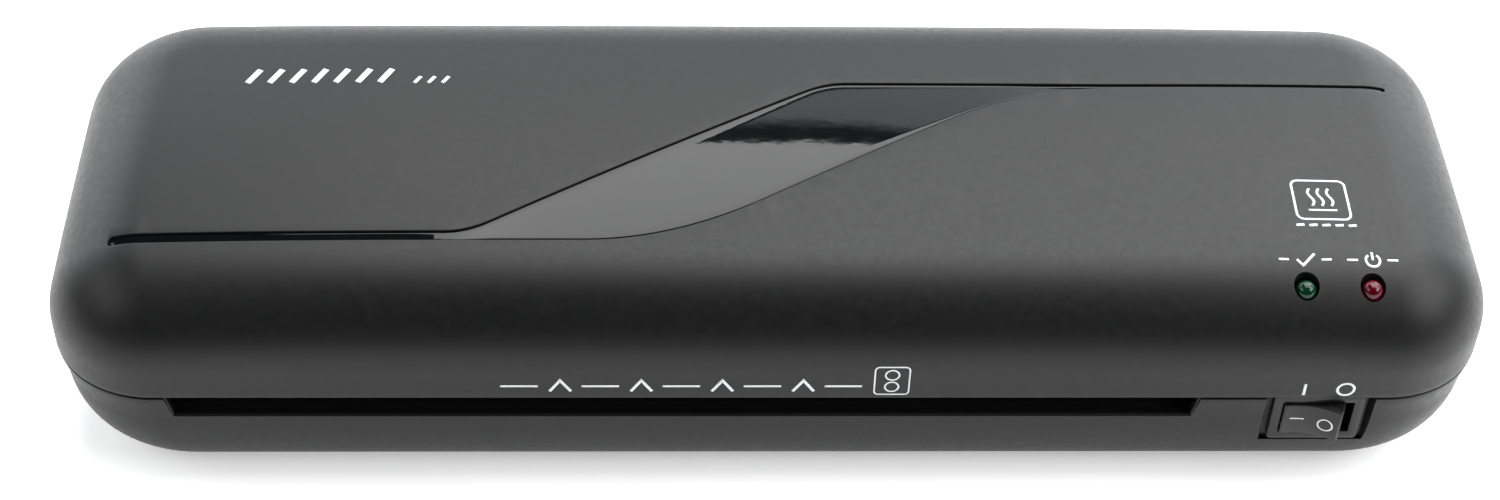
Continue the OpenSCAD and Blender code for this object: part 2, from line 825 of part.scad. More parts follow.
// Involute flank: angle swept at radius r from a base circle
function involute(r, base) = sqrt(pow(r / base, 2) - 1) * 180 / PI - acos(base / r);

// Spur gear outline with one tooth centred on the direction phase
module gear_outline(teeth, phase) {
    pitch_r = gear_module * teeth / 2;
    base_r = pitch_r * cos(pressure_angle);
    tip_r = pitch_r + gear_module * 0.9;
    root_r = pitch_r - gear_module * 1.2;
    half_tooth = 90 / teeth - backlash / pitch_r * 90 / PI + involute(pitch_r, base_r);
    flank = [for (i = [0:4]) let (r = mix(max(base_r, root_r), tip_r, i / 4))
        [r, half_tooth - involute(r, base_r)]];
    polygon([for (t = [0:teeth - 1]) let (a = phase + 360 * t / teeth) each concat(
        [[root_r * cos(a - half_tooth), root_r * sin(a - half_tooth)]],
        [for (p = flank) [p[0] * cos(a - p[1]), p[0] * sin(a - p[1])]],
        [for (i = [4:-1:0]) let (p = flank[i]) [p[0] * cos(a + p[1]), p[0] * sin(a + p[1])]],
        [[root_r * cos(a + half_tooth), root_r * sin(a + half_tooth)]])]);
}

module gear(teeth, phase, y, z, bore) {
    difference() {
        translate([0, y, z]) along_x(gear_x, gear_w) gear_outline(teeth, phase);
        rod_x(gear_x - 1, gear_w + 2, y, z, bore);
    }
}

module lower_roller_gear() {
    color([0.86, 0.86, 0.84]) gear(roller_teeth, 90 - 360 / roller_teeth * 4, roller_y, lower_z,
        shaft_r);
}

module upper_roller_gear() {
    color([0.86, 0.86, 0.84]) gear(roller_teeth, 180 / roller_teeth - 90, roller_y, upper_z,
        shaft_r);
}

module motor_pinion() {
    color([0.8, 0.66, 0.35]) gear(pinion_teeth, pinion_dir + 180 - 180 / pinion_teeth, pinion_y,
        pinion_z, shaft_r);
}

module motor_shaft() {
    color(steel) rod_x(gear_x - 0.8, motor_x + 8 - gear_x, pinion_y, pinion_z, shaft_r);
}

// Ears stand on opposite corners of the motor, on the bracket's face
ears = [for (s = [-1, 1]) [motor_y + s * ear_dist * sqrt(0.5), motor_z - s * ear_dist * sqrt(0.5)]];

module motor_bracket() {
    color(steel) {
        difference() {
            along_x(bracket_x, bracket_t) polygon([[-8, 6.5], [46, 6.5], [47, 14], [38, 30],
                [30, 50], [8, 53], [-8, 53]]);
            rod_x(bracket_x - 1, bracket_t + 2, pinion_y, pinion_z, 5);
            for (p = ears) rod_x(bracket_x - 1, bracket_t + 2, p[0], p[1], 1.5);
        }
        for (p = bracket_posts)
            rod_x(plate_right + plate_t, bracket_x - plate_right - plate_t + 0.1, p[0], p[1], 2.5);
    }
}

module gear_motor() {
    color([0.66, 0.67, 0.68]) difference() {
        union() {
            rod_x(motor_x, motor_len, motor_y, motor_z, motor_r);
            rod_x(motor_x + motor_len, 1.5, motor_y, motor_z, motor_r - 6);
            for (p = ears) rod_x(motor_x, 1.2, p[0], p[1], 4.5);
        }
        rod_x(motor_x - 1, 10, pinion_y, pinion_z, shaft_r + running_gap);
        for (p = ears) rod_x(motor_x - 1, 4, p[0], p[1], 1.5);
    }
}

module motor_screws() {
    color(plated) for (p = ears) {
        rod_x(bracket_x - 0.8, 4.2, p[0], p[1], 1.5);
        translate([bracket_x - 2, p[0], p[1]]) rotate([0, 90, 0]) pan_head(3, 2);
    }
}

top_cover();
bottom_case();
gloss_inlay();
ready_lamp();
power_lamp();
lamp_board();
board_screws();
switch_housing();
switch_rocker();
switch_terminals();
rubber_feet();
case_screws();
cord_gland();
entry_guide_lower();
entry_guide_upper();
exit_guide_lower();
exit_guide_upper();
frame_left();
frame_right();
frame_screws();
tie_rods();
lower_heater_plate();
upper_heater_plate();
lower_heater_strip();
upper_heater_strip();
thermostat();
thermal_fuse();
lower_bushes();
upper_bearings();
bearing_springs();
lower_roller_shaft();
lower_roller_sleeve();
lower_roller_gear();
lower_shaft_clips();
upper_roller_shaft();
upper_roller_sleeve();
upper_roller_gear();
upper_shaft_clips();
motor_bracket();
gear_motor();
motor_shaft();
motor_pinion();
motor_screws();
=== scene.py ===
"""Looks of the desktop pouch laminator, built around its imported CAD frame.

Lengths in this script are millimetres until a mesh is made, and X runs along the machine,
Y runs back and Z is up, as in the frame.
"""
import json
import math

import bmesh
import bpy
from mathutils import Matrix, Vector
from mathutils.bvhtree import BVHTree


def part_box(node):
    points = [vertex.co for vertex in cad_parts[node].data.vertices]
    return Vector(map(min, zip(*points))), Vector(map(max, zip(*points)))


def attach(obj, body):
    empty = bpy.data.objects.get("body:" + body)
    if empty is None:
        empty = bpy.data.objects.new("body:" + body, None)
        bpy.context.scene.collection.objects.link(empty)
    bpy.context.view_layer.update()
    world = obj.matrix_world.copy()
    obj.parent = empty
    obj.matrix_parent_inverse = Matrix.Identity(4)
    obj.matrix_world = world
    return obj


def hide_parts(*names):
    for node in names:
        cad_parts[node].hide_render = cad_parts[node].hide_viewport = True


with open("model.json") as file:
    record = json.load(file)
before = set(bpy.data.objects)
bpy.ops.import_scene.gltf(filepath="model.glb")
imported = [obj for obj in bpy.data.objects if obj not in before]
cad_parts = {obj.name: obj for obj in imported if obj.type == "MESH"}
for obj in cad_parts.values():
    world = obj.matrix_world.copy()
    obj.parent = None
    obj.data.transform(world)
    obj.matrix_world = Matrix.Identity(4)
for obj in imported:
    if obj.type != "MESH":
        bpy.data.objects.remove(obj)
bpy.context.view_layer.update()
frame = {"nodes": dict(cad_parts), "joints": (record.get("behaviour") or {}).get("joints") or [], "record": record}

MM = 0.001
scene = bpy.context.scene


def node_box(node):
    """Lowest and highest corner of a CAD node, in millimetres."""
    low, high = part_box(node)
    return low / MM, high / MM


def middle_of(low, high):
    return [(a + b) / 2 for a, b in zip(low, high)]


# ---------- sizes taken from the frame ----------

cover_high = node_box("top_cover")[1]
case_low, case_high = node_box("bottom_case")
HALF_W = cover_high.x
HALF_D = cover_high.y
TOP_Z = round(cover_high.z, 1)
SEAM_GAP = 0.5
TONGUE_H = 1.3
SEAM_Z = round(case_high.z - TONGUE_H + SEAM_GAP / 2, 2)
BASE_Z = case_low.z
WALL = 2.2

# Edge roundings: how far in they start, and how far down
SIDE_ROUND = (23.0, 23.8)
FRONT_ROUND = (19.0, 21.0)
BACK_ROUND = (21.6, 19.8)
BASE_ROUND = (11.0, 21.5)
BASE_LEAN_SIDE = 1.3
BASE_LEAN_FRONT = 0.5
CORNER_FRONT = 25.4
CORNER_BACK = 28.8
CROWN_DEPTH = 4.0
CROWN_END = 2.3
RIM = 0.35

# Mesh steps: along the ends, round a corner, along the long walls, up an edge
END_STEPS = 12
CORNER_STEPS = 24
LONG_STEPS = 96
EDGE_STEPS = 30

# Pouch slot and switch pocket
SLOT_LEFT = -136.8
SLOT_RIGHT = 96.4
SLOT_Z = 23.9
SLOT_LEAN = 1.4
POCKET_W = 25.0
POCKET_Z = 14.3
POCKET_DEPTH = 2.7
POCKET_TAPER = 0.9

# How far the cutters of wall openings start outside the case, and end inside it
CUT_OUT = 5
CUT_IN = 7

# Holes: lamps, gland, feet, screws and the vents in the base
LAMP_HOLE_R = 2.9
GLAND_R = 6.0
FOOT_HOLE_R = 6.6
SCREW_HOLE_R = 3.2
VENT_REACH = 90
VENT_PITCH = 12
VENT_Y = 18

# Lamp dome, and the height its collar stands on
LAMP_R = 2.4
LAMP_FOOT_Z = 47.6

# Rocker: turned by this much at rest, and its lower and upper end
ROCKER_TILT = -12
ROCKER_LOW = 17.9
ROCKER_HIGH = 27.3

# Start angle of each quarter turn round a rounded rectangle, with the corner's two signs
CORNERS = ((1, 1, 0), (-1, 1, 90), (-1, -1, 180), (1, -1, 270))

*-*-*

> TASK DETAILS
Give the lines again, exactly as they stand, from the beginning of the data through the line with "function involute(r, base)".

> TASK OUTPUT
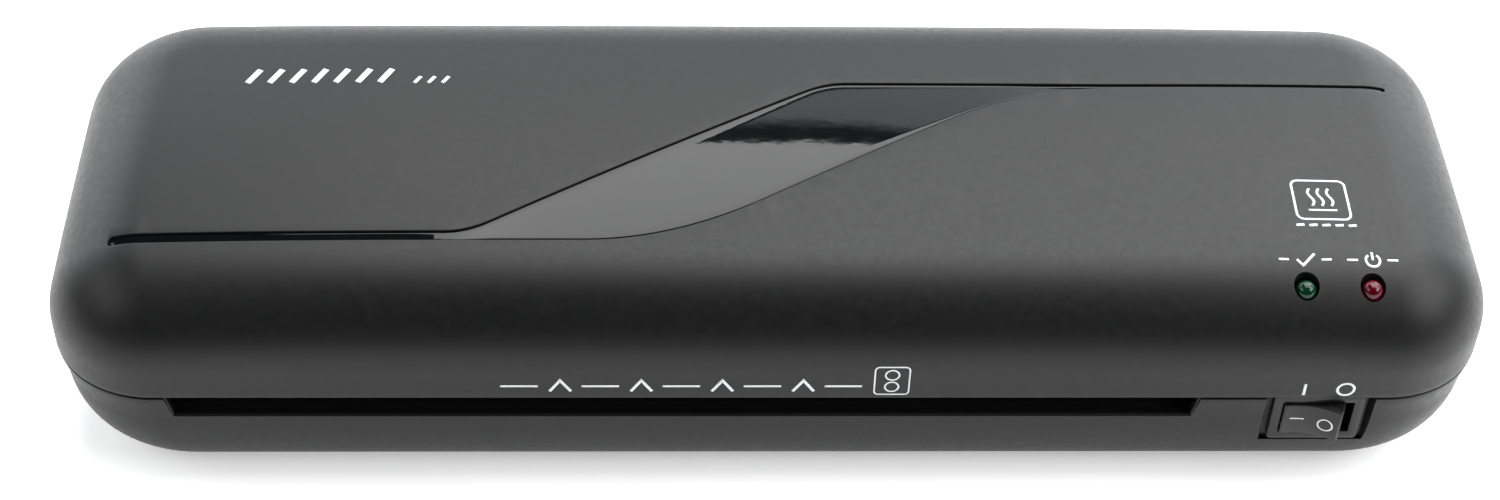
Continue the OpenSCAD and Blender code for this object: part 2, from line 825 of part.scad. More parts follow.
// Involute flank: angle swept at radius r from a base circle
function involute(r, base) = sqrt(pow(r / base, 2) - 1) * 180 / PI - acos(base / r);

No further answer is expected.